**Task directions**
Count how many lines contain "materials" and reply with that number only.

**Data shown**
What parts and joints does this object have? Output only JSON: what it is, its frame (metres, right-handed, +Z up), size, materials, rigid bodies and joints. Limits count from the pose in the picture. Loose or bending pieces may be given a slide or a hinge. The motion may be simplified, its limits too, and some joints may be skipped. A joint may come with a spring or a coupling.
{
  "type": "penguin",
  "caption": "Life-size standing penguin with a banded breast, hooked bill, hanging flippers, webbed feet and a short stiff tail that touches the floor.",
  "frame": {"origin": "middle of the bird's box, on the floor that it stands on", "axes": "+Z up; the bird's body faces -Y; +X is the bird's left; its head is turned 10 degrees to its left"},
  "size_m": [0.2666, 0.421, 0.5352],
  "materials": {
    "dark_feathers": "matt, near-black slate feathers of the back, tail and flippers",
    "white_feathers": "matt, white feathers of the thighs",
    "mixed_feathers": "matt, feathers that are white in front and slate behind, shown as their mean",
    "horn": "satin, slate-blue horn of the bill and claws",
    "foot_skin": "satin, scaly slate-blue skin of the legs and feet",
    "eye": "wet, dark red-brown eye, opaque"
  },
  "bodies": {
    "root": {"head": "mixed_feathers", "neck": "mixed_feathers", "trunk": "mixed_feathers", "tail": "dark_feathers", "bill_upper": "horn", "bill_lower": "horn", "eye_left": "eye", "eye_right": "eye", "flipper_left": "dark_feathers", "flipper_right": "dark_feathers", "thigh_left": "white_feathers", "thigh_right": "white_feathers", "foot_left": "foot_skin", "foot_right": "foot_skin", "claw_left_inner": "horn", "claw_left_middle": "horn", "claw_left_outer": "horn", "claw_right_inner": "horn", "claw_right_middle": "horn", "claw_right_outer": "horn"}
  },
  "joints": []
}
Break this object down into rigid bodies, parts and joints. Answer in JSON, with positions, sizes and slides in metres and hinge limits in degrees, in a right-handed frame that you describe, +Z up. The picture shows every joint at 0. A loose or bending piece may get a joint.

**Response below**
2